Two big unanswered questions for the coming year are: 1) where will the commodities bulls put their money now that the commodities bull market is "broken", and 2) where will hedge funds deploy their capital now that most of their pet strategies are rapidly crumbling into mediocrity.

-- Jack Krupansky

Sunday, October 01, 2006

Where are oil and gasoline prices headed?

Given the steep decline of energy commodities prices in recent weeks, it wouldn't be surprising to see a moderate "dead-cat" bounce before we see a continuation of the underlying trend. In fact, it is quite possible that such a bounce could last for days or even weeks before energy commodities embark on their "next leg down."

And since the Republicans are running scared this election season, the administration will take great care not to "scare" commodities markets into spiking upwards with foreign policy saber-rattling in a manner that would further embitter consumers as they decide who to blame in the coming elections.

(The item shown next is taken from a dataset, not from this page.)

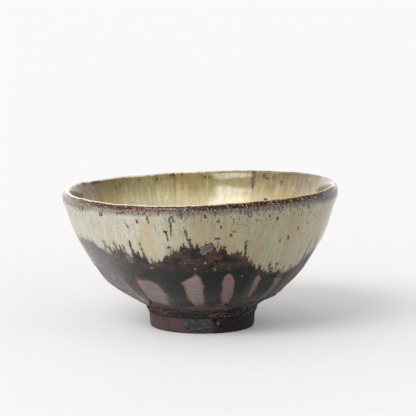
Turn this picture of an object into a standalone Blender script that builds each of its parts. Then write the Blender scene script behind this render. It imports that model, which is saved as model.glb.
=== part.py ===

There is still a fair amount of price gouging going on right now in retail gasoline prices. The rule of thumb is that retail gasoline is in equilibrium at about 60 to 65 cents above the wholesale price as indicated by the front-month NYMEX regular unleaded futures contract. The NYMEX price for November regular unleaded futures was $1.56 on Friday. That implies an equilibrium retail price of $2.16 to $2.21. The AAA Daily Fuel Guage Report indicates that the national average for regular unleaded is $2.32, suggesting price gouging on the order of 11 to 16 cents. We could well see a fair amount of the gouge evaporate over the coming weeks. And the underlying NYMEX gasoline futures could well continue to trend down as well.